Storytelling in science journalism
Date Posted : Monday, 27 Aug 2012
By Florence Dallu, Internews in Kenya.
What can the laboratory rat tell us about being human? Not much unless you can interpret the very detailed, specific, and often jargon-laden information in science reports.
For many years science journalists have played the role of making scientific research into a form that non-scientists can understand and appreciate, while still communicating the information accurately. But it has not been without challenges.
"Even as journalists do their best to simplify the information, editors are not interested in science" said Bryan Coll a public information officer at the UNEP during the opening ceremony of the Africa Science Journalism Conference 2012. It is time science journalists thought about repackaging this information so that it can sell, he added.
For this reason science journalists from Africa were in Nakuru for the first ever meeting of its kind.

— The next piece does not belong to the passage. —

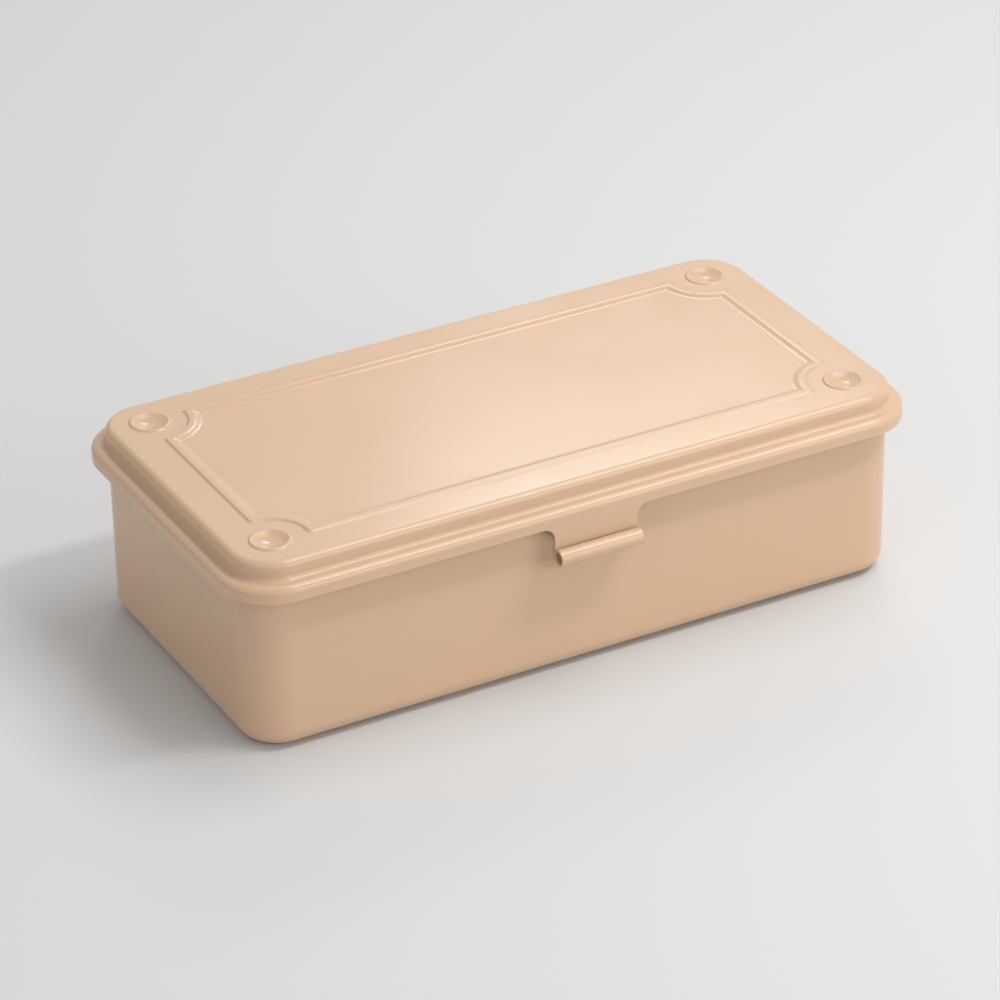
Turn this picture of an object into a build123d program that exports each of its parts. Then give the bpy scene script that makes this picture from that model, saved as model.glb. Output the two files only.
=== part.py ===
from build123d import *
from math import atan, degrees, radians, sqrt, tan
import os

# Pressed steel toolbox with a stepped, hinged lid and a rolled finger tongue.
# +Z is up, +X runs along the box, and the tongue is at -Y.
# The origin is the middle of the box's outline, on the surface that its feet stand on.

# Overall sizes of the closed box, up to the lid's flat top
LID_LENGTH = 203.0
LID_WIDTH = 104.0
TOP_LEVEL = 56.0
LID_CORNER_RADIUS = 16.0
SHEET = 0.65

# Stepped edge of the lid, measured on its outer face
STEP_INSET = 4.0
STEP_HEIGHT = 5.2
STEP_FOOT_RADIUS = 1.2
TOP_EDGE_RADIUS = 2.0
SKIRT_EDGE_RADIUS = 2.0
SKIRT_HEIGHT = 4.4

# Ringed dimples in the lid's corners
DIMPLE_INSET = 16.0
DIMPLE_RADIUS = 5.9
DIMPLE_CREST_RADIUS = 5.0
DIMPLE_RING_HEIGHT = 0.45
DIMPLE_RING_CREST = 0.5
DIMPLE_DEPTH = 0.9

# Raised bead that frames the lid's field and bows in round the dimples
BEAD_INSET = 16.5
BEAD_WIDTH = 3.3
BEAD_HEIGHT = 0.5
BEAD_BOW_RADIUS = 11.5
BEAD_FLANK_ANGLE = 45.0

# Finger tongue, rolled outward and up
TONGUE_WIDTH = 24.4
TONGUE_ROOT_RADIUS = 3.5
TONGUE_DROP = 8.3
TONGUE_OVERLAP = 1.0
CURL_RADIUS = 2.28
CURL_SWEEP = 308.0

# Body pressing
RIM_OFFSET = 0.5
RIM_ROUND = 0.6
SEAT_GAP = 0.3
HEM_HEIGHT = 4.0
FLOOR_EDGE_RADIUS = 4.75
FOOT_HEIGHT = 0.6
FOOT_RADIUS = 4.6
FOOT_FLAT_RADIUS = 2.8

# Catch boss pressed out of the front wall
CATCH_WIDTH = 29.4
CATCH_BOTTOM_DROP = 14.6
CATCH_TOP_DROP = 0.6
CATCH_CORNER_RADIUS = 4.8
CATCH_FLANK = 2.6
CATCH_CREST_ROUND = 1.6
CATCH_FOOT_ROUND = 1.2
CATCH_CLEARANCE = 0.3

# Hinges
HINGE_INSET = 39.5
HINGE_WIDTH = 26.0
KNUCKLE_LENGTH = 10.0
LEAF_THICKNESS = 0.8
LEAF_HEIGHT = 13.0
LEAF_CORNER_RADIUS = 2.5
LEAF_BEND_RADIUS = 0.8
LEAF_LEG = 2.05
HINGE_GAP = 0.3
PIN_RISE = 0.3
PIN_CLEARANCE = 0.05
PIN_OVERHANG = 0.4

# Levels of the lid
FLANGE_TOP = TOP_LEVEL - STEP_HEIGHT
FLANGE_UNDERSIDE = FLANGE_TOP - SHEET
SKIRT_BOTTOM = FLANGE_TOP - SKIRT_HEIGHT

# The rim's outer round stops a seat gap short of the hollow under the step's foot
BODY_INSET = STEP_INSET + RIM_OFFSET
BODY_LENGTH = LID_LENGTH - 2 * BODY_INSET
BODY_WIDTH = LID_WIDTH - 2 * BODY_INSET
BODY_CORNER_RADIUS = LID_CORNER_RADIUS - BODY_INSET
SEAT_REACH = RIM_ROUND + STEP_FOOT_RADIUS + SHEET + SEAT_GAP
SEAT_SPAN = RIM_OFFSET + RIM_ROUND + STEP_FOOT_RADIUS
SEAT_DROP = sqrt(SEAT_REACH**2 - SEAT_SPAN**2)
RIM_TOP = FLANGE_TOP + STEP_FOOT_RADIUS - SEAT_DROP + RIM_ROUND
HEM_THICKNESS = 2 * SHEET

# Leg of a chamfer that touches the middle of a round, as a share of the round's radius
FLAT_SHARE = 2 - sqrt(2)

# Spacing of the dimples and of the feet below them
DIMPLE_SPACING_X = LID_LENGTH - 2 * DIMPLE_INSET
DIMPLE_SPACING_Y = LID_WIDTH - 2 * DIMPLE_INSET

# A dimple's bowl rises to the inner edge of the ring's narrow crest
BOWL_LEVEL = TOP_LEVEL - DIMPLE_DEPTH
CREST_LEVEL = TOP_LEVEL + DIMPLE_RING_HEIGHT
CREST_INSIDE = DIMPLE_CREST_RADIUS - DIMPLE_RING_CREST / 2
CREST_OUTSIDE = DIMPLE_CREST_RADIUS + DIMPLE_RING_CREST / 2

# Slope of a foot's flank, from its flat sole up to the floor
FOOT_SLOPE = degrees(atan(FOOT_HEIGHT / (FOOT_RADIUS - FOOT_FLAT_RADIUS)))

# Catch boss
CATCH_REACH = (LID_WIDTH - BODY_WIDTH) / 2 - SHEET - CATCH_CLEARANCE
CATCH_HEIGHT = CATCH_BOTTOM_DROP - CATCH_TOP_DROP
CATCH_MIDDLE = SKIRT_BOTTOM - (CATCH_BOTTOM_DROP + CATCH_TOP_DROP) / 2
CATCH_FLANK_ANGLE = degrees(atan(CATCH_REACH / CATCH_FLANK))

# The knuckles turn in the middle of the space between the body's back wall and the skirt
SKIRT_INNER = LID_WIDTH / 2 - SHEET
BODY_BACK = BODY_WIDTH / 2
PIN_Y = (SKIRT_INNER + BODY_BACK) / 2
PIN_Z = SKIRT_BOTTOM + PIN_RISE
KNUCKLE_RADIUS = (SKIRT_INNER - BODY_BACK) / 2 - HINGE_GAP
EYE_RADIUS = KNUCKLE_RADIUS - LEAF_THICKNESS
PIN_RADIUS = EYE_RADIUS - PIN_CLEARANCE
HINGE_SPACING = LID_LENGTH - 2 * HINGE_INSET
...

They discussed how to promote science journalism for socio-economic development.
“Scientists have to stop calling journalists at the end of a research project for a press briefing,” said Lilian Chigona, Panos South Africa, “They should involve journalists in the whole process.”
The conference ran for three days and tackled among others how journalists should expose bad science, transforming communities through digital technologies even data journalism.
“This conference is a sign that Africa has realized that we need science and technology to change,” William Odinga, Science Journalism Association.